Es sind Denkanstösse, die Ingenieure aufnehmen sollten. Genauso die kernige Aus­sage im Vortrag, den Stiglat erstmals 1992 hielt: Fachzeitschriften kennen keine eingehende Auseinandersetzung mit Ingenieurbau­werken, wie sie bei Architekten als Architek­tur­kritik besteht. Der Autor setzt sich denn auch mit einer solchen Ingenieurkritik auseinander und weist auf Aspekte hin, die für eine Beurteilung notwendig wären. Er macht sich stark dafür, dass Ingenieure ihren Stil haben: «Konstruk­tion ist die Auseinandersetzung des Inge­nieurs mit den Kräften. Auch hier könnte man von «Stilen» sprechen.» Dieses Konstatieren der fehlenden Ingenieurkritik zieht sich wie ein roter Faden durch die Kapitel. So sagt er in einem Vortrag von 2006: «Unsere Werke werden der Architekturkritik unterzogen, obwohl es dieser an Verständnis und Vokabular für einen zutreffende Gesamtbewertung ermangelt. Wir selbst äussern uns aus einem Blickwinkel der kritischen Betrachtung nicht. (…) Erst eine seriöse, fundierte Kritik, die ja wahrlich nicht als Nestbeschmutzung zu ­sehen ist, wiese auf uns hin.» Wer sich also darstellt, der wird wahrgenommen.
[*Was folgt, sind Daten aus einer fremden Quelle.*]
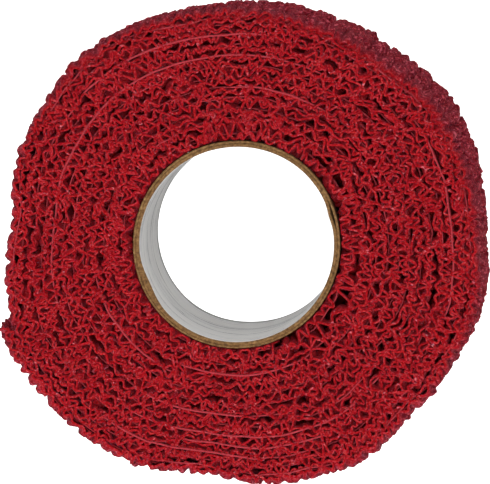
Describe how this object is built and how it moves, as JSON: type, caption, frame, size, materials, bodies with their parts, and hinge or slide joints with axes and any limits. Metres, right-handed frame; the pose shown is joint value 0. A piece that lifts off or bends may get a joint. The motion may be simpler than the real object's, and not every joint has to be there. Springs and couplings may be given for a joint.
{
  "type": "hand wrap",
  "caption": "Roll of crinkled, elastic, self-sticking hand wrap on a paper core, with a free tail that peels off the roll.",
  "frame": {"origin": "centre of the core's bore at the lower end face of the roll, which lies on its end", "axes": "+Z along the axis of the core, up out of the bore; +X and +Y across the roll, with the tip of the tail at 200 degrees from +X"},
  "size_m": [0.0629, 0.0637, 0.05],
  "materials": {
    "crepe_web": "matte",
    "elastic_yarn": "matte",
    "kraft_paper": "matte",
    "liner_paper": "satin",
    "hot_melt": "satin"
  },
  "bodies": {
    "roll": {"core_liner": "liner_paper", "core_inner_ply": "kraft_paper", "core_outer_ply": "kraft_paper", "core_tack_strip": "hot_melt", "wrap_inner_web": "crepe_web", "wrap_outer_web": "crepe_web", "elastic_yarn_01": "elastic_yarn", "elastic_yarn_02": "elastic_yarn", "elastic_yarn_03": "elastic_yarn", "elastic_yarn_04": "elastic_yarn", "elastic_yarn_05": "elastic_yarn", "elastic_yarn_06": "elastic_yarn", "elastic_yarn_07": "elastic_yarn", "elastic_yarn_08": "elastic_yarn", "elastic_yarn_09": "elastic_yarn", "elastic_yarn_10": "elastic_yarn", "elastic_yarn_11": "elastic_yarn", "elastic_yarn_12": "elastic_yarn", "elastic_yarn_13": "elastic_yarn", "elastic_yarn_14": "elastic_yarn", "elastic_yarn_15": "elastic_yarn", "elastic_yarn_16": "elastic_yarn", "elastic_yarn_17": "elastic_yarn", "elastic_yarn_18": "elastic_yarn", "elastic_yarn_19": "elastic_yarn", "elastic_yarn_20": "elastic_yarn"},
    "tail_root": {"tail_root_inner_web": "crepe_web", "tail_root_outer_web": "crepe_web", "tail_root_yarns": "elastic_yarn"},
    "tail_middle": {"tail_middle_inner_web": "crepe_web", "tail_middle_outer_web": "crepe_web", "tail_middle_yarns": "elastic_yarn"},
    "tail_end": {"tail_end_inner_web": "crepe_web", "tail_end_outer_web": "crepe_web", "tail_end_yarns": "elastic_yarn"}
  },
  "joints": [
    {"name": "tail_root_peel", "type": "hinge", "parent": "roll", "child": "tail_root", "pos_m": [-0.0139, -0.02914, 0.025], "axis": [0, 0, 1], "range_deg": [0, 35]},
    {"name": "tail_middle_peel", "type": "hinge", "parent": "tail_root", "child": "tail_middle", "pos_m": [-0.021, -0.0246, 0.025], "axis": [0, 0, 1], "range_deg": [0, 35]},
    {"name": "tail_end_peel", "type": "hinge", "parent": "tail_middle", "child": "tail_end", "pos_m": [-0.02669, -0.01838, 0.025], "axis": [0, 0, 1], "range_deg": [0, 35]}
  ],
  "couplings": [
    {"joint": "tail_middle_peel", "follows": "tail_root_peel", "ratio": 1},
    {"joint": "tail_end_peel", "follows": "tail_root_peel", "ratio": 1}
  ]
}
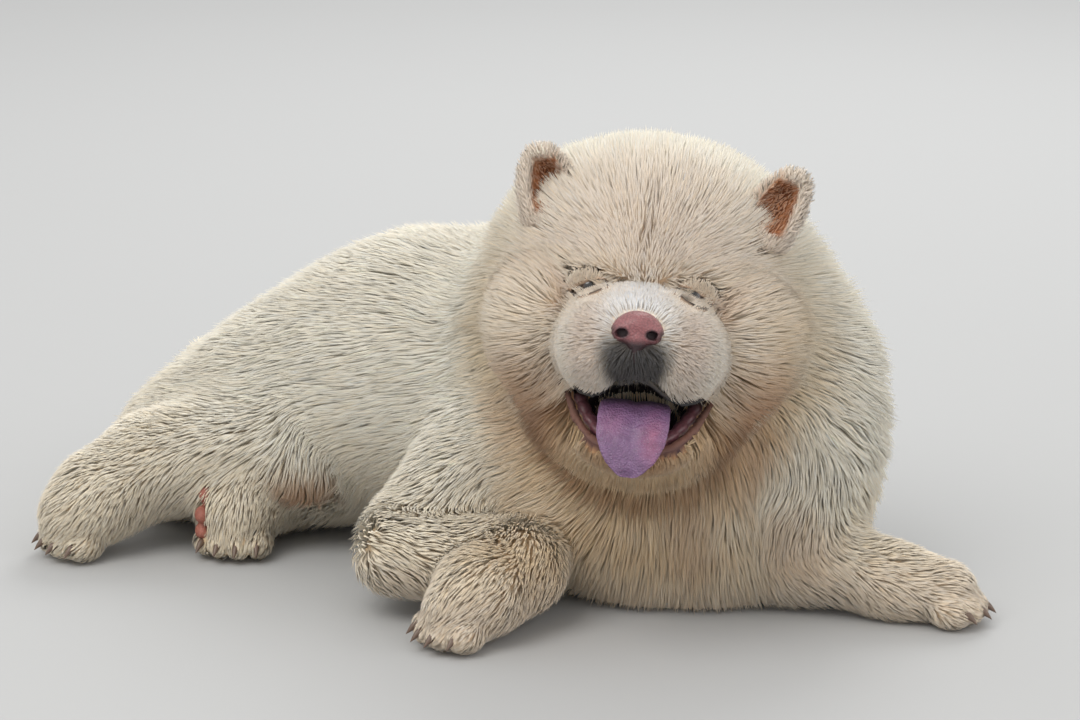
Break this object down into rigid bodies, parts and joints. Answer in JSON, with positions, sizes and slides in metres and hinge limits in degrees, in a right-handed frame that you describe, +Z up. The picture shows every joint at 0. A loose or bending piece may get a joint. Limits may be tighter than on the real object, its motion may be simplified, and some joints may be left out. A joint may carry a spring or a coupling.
{
  "type": "lying chow chow",
  "caption": "A still, life-size chow chow that lies on its chest and one hip with its head up, its mouth open and its tongue out.",
  "frame": {"origin": "on the floor, under the middle of the object's box", "axes": "+Z is up; +X runs from the outstretched hind feet to the outstretched left forepaw, the object's longest direction; -Y is the way the face looks, and the tail is at the +Y side"},
  "size_m": [0.7542, 0.5926, 0.3689],
  "materials": {
    "coat": "long, dense, soft cream fur",
    "face": "short, soft, warm cream fur",
    "ear": "thick short fur, red-brown inside",
    "eye": "wet dark brown",
    "nose": "damp, finely pebbled",
    "tongue": "wet, blue-violet"
  },
  "bodies": {
    "root": {"torso": "coat", "mane": "coat", "tail_base": "coat", "tail_tip": "coat", "head": "face", "lower_jaw": "face", "ear_left": "ear", "ear_right": "ear", "eye_left": "eye", "eye_right": "eye", "nose": "nose", "tongue": "tongue", "foreleg_left_upper": "coat", "foreleg_left_lower": "coat", "forepaw_left": "coat", "foreleg_right_upper": "coat", "foreleg_right_lower": "coat", "forepaw_right": "coat", "hindleg_left_shank": "coat", "hindpaw_left": "coat", "hindleg_right_thigh": "coat", "hindleg_right_shank": "coat", "hindpaw_right": "coat"}
  },
  "joints": []
}
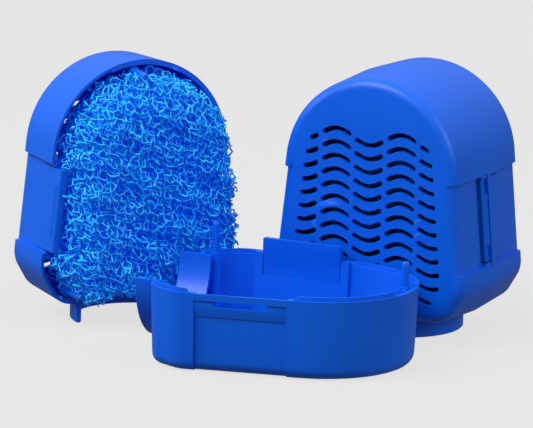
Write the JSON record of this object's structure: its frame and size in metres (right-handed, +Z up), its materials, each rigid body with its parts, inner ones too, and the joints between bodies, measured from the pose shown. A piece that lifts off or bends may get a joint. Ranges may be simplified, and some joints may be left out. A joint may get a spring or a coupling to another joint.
{
  "type": "sponge filter",
  "caption": "Pond pump inlet filters: slotted plastic half shells that snap together round a coarse foam block, one closed and one opened.",
  "frame": {"origin": "centre of the closed filter's collar, at the collar's lower end", "axes": "+Z up, -Y the way the closed filter's front slotted face looks, +X to the right as seen from in front"},
  "size_m": [0.1747, 0.1439, 0.1],
  "materials": {
    "shell_plastic": "satin",
    "filter_foam": "open-cell foam, matt"
  },
  "bodies": {
    "base": {"closed_front_shell": "shell_plastic", "closed_front_grille": "shell_plastic", "closed_front_collar": "shell_plastic", "closed_front_top_peg": "shell_plastic", "closed_front_base_peg": "shell_plastic", "open_foam": "filter_foam"},
    "front_tab": {"closed_front_tab": "shell_plastic"},
    "foam_block": {"closed_foam": "filter_foam"},
    "rear_half": {"closed_rear_shell": "shell_plastic", "closed_rear_grille": "shell_plastic", "closed_rear_collar": "shell_plastic", "closed_rear_top_peg": "shell_plastic", "closed_rear_base_peg": "shell_plastic"},
    "rear_tab": {"closed_rear_tab": "shell_plastic"},
    "open_half": {"open_shell": "shell_plastic", "open_grille": "shell_plastic", "open_collar": "shell_plastic", "open_top_peg": "shell_plastic", "open_base_peg": "shell_plastic"},
    "open_half_tab": {"open_tab": "shell_plastic"},
    "loose_half": {"loose_shell": "shell_plastic", "loose_grille": "shell_plastic", "loose_collar": "shell_plastic", "loose_top_peg": "shell_plastic", "loose_base_peg": "shell_plastic"},
    "loose_half_tab": {"loose_tab": "shell_plastic"}
  },
  "joints": [
    {"name": "foam_slide", "type": "slide", "parent": "base", "child": "foam_block", "axis": [0, 1, 0], "range_m": [0, 0.06]},
    {"name": "rear_half_slide", "type": "slide", "parent": "foam_block", "child": "rear_half", "axis": [0, 1, 0], "range_m": [0, 0.06]},
    {"name": "open_half_slide", "type": "slide", "parent": "base", "child": "open_half", "axis": [-0.809, 0.5878, 0], "range_m": [0, 0.045]},
    {"name": "loose_half_lift", "type": "slide", "parent": "base", "child": "loose_half", "axis": [0, 0, 1], "range_m": [0, 0.03]},
    {"name": "front_tab_flex", "type": "hinge", "parent": "base", "child": "front_tab", "pos_m": [-0.03653, -0.008, 0.04492], "axis": [-0.1011, 0, -0.9949], "range_deg": [0, 5], "stiffness_Nm_per_rad": 0.2},
    {"name": "rear_tab_flex", "type": "hinge", "parent": "rear_half", "child": "rear_tab", "pos_m": [0.03653, 0.008, 0.04492], "axis": [0.1011, 0, -0.9949], "range_deg": [0, 5], "stiffness_Nm_per_rad": 0.2},
    {"name": "open_tab_flex", "type": "hinge", "parent": "open_half", "child": "open_half_tab", "pos_m": [-0.11545, -0.07086, 0.04492], "axis": [0.0594, 0.0818, 0.9949], "range_deg": [0, 5], "stiffness_Nm_per_rad": 0.2},
    {"name": "loose_tab_flex", "type": "hinge", "parent": "loose_half", "child": "loose_half_tab", "pos_m": [-0.0236, -0.03457, 0.0215], "axis": [0.9993, 0.0384, 0], "range_deg": [0, 5], "stiffness_Nm_per_rad": 0.2}
  ]
}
Im Essay vom Februar 2012, dem letzten Kapitel, setzt er sich schliesslich – als ehema­liger Schriftleiter der Zeitschrift Beton- und Stahlbetonbau – konkret mit der Ingenieurkritik auseinander und beurteilt ausgewählte Brücken. Er schreibt ein Plädoyer für die Konstruktionskritik an Tragwerken und schliesst mit den Worten: «Unser nicht messbares, von der Person, dem Zeitgeist, dem Kulturkreis und der Erziehung geprägtes Gestaltungsvermögen ist das Gleichgewicht zur Theorie; beides zusammen, Inneres und Äusseres, ergeben ein stimmiges Werk. Darüber müssen wir berichten und auch streiten.»